The Gothic Piazza Maggiore itself is dated to the 14th to 16th centuries. The French occupied the Savoy and this city in 1537 but, after he commanded the Spanish army in defeating France at San Quentin in 1557, the dispossessed Duke of Savoy Emmanuel Philibert was rewarded with the return of his lands in Alpine France and the Piemonte (moving his capital from Chambéry to Torino), including the Monregalese lands around Mondovì.
The last of the sunlight. The 17th century in Mondovì was marred by the so-called 'Wars of Salt' (there have probably been more Salt Wars then religious ones overall), three local insurrections between 1680 and 1699 against the Dukes of Savoy and their autocratic attack on traditional rights bestowed upon the Monregalesi.
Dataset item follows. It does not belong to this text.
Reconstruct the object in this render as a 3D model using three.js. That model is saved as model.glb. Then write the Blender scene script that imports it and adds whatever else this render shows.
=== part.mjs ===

After some successes, the local nobility got cold feet and failed to support the resistance fighters, who fell back upon guerrilla tactics in the mountains but were eventually defeated and deported with their families to the Po valley flatlands by Vercelli far to the north.
No menu unscrutinized. In 1796 Napoleon Bonaparte was roaming successfully around northern Italy and the Piedmont, and there ensued here the only action won by the Piedmontese troops during the campaign, when as part the Battle of Mondovì on 21 April 1796 the French commander Gen. Stengel was killed and his cavalry troop routed. Napoleon won the battle and captured Mondovì anyway, but the town fathers agreed to provide large food supplies for his nearly starving troopers, and so the town was not pillaged.
Dinner's over in the Locanda dei Bressani, named for Bressano, founder of the family who were the first lords of 13th century Mondovì. The 13th century Palazzo dei Bressani is just across the piazza.